Updated FDA Policy Could Improve Treatment For Up To 1.8 Million HF Patients1 year, 8 months ago
Posted on Sep 23, 2021, 3 p.m.
Expanded FDA labeling is poised to dramatically increase the potential heart failure (HF) patient population eligible for sacubitril/valsartan by up to 1.8 million people, according to new data published in JAMA Cardiology.
"On Feb.16, 2021, the FDA expanded regulatory labeling for sacubitril/valsartan to reduce the risk of cardiovascular death and hospitalization for HF in adult patients with chronic HF," explained lead author Muthiah Vaduganathan, MD, MPH, with the division of cardiovascular medicine at Brigham and Women’s Hospital and Harvard Medical School, and colleagues. "These regulatory changes were based on data from the PARAGON-HF trial (which enrolled participants with HF and left ventricular ejection fraction [LVEF] of 45% or greater), contextualized alongside data from the PARADIGM-HF trial (which enrolled participants with HF and LVEF of 40% or less)."
The study's authors hoped to learn more about the potential long-term impact of this regulatory change, focusing on data from the National Health and Nutrition Examination Survey from 2015 to 2018. Their primary aim was to measure the number of worsening HF events prevented or postponed if eligible patients were treated with sacubitril/valsartan for three years. Researchers analyzed 4,682,098 newly eligible adult patients with HF. Forty-two percent of patients were women, and the mean patient age was 66.3 years old.
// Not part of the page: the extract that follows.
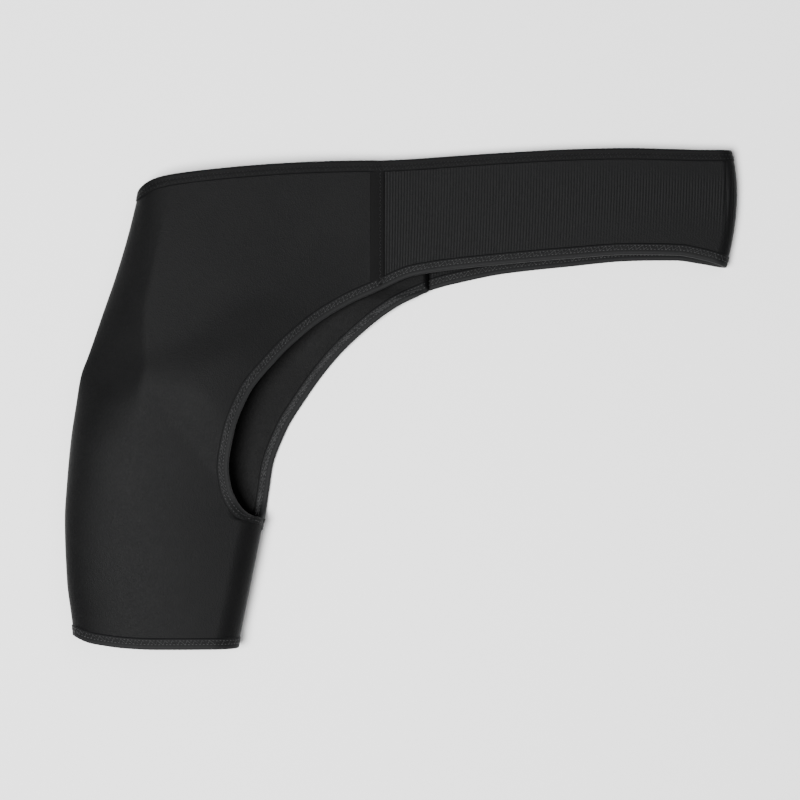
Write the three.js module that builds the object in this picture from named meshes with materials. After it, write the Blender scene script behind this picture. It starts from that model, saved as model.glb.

Overall, the number of patients likely to be newly eligible varied by the definition of FDA labeling of lower-than-normal LVEF. That number was 643,161 participants if lower-than-normal LVEF was defined as 41% to 50%, and it was 1,838,756 participants if lower-than-normal LVEF was defined as 41% to 60%.
According to the authors, comprehensive implementation of sacubitril/valsartan in patients could potentially prevent up to 69,268 worsening HF events (if lower-than-normal LVEF is defined as 41% to 50%) or up to 182,592 worsening HF events (if lower-than-normal LVEF is defined as 41% to 60%) over three years of treatment.
“These data support a favorable risk-benefit margin for most newly eligible treatment candidates,” the authors wrote. “Additionally, even patients who experience hypotension with initial drug exposure may derive subsequent clinical benefit, as has been previously shown in the PARADIGM-HF trial.”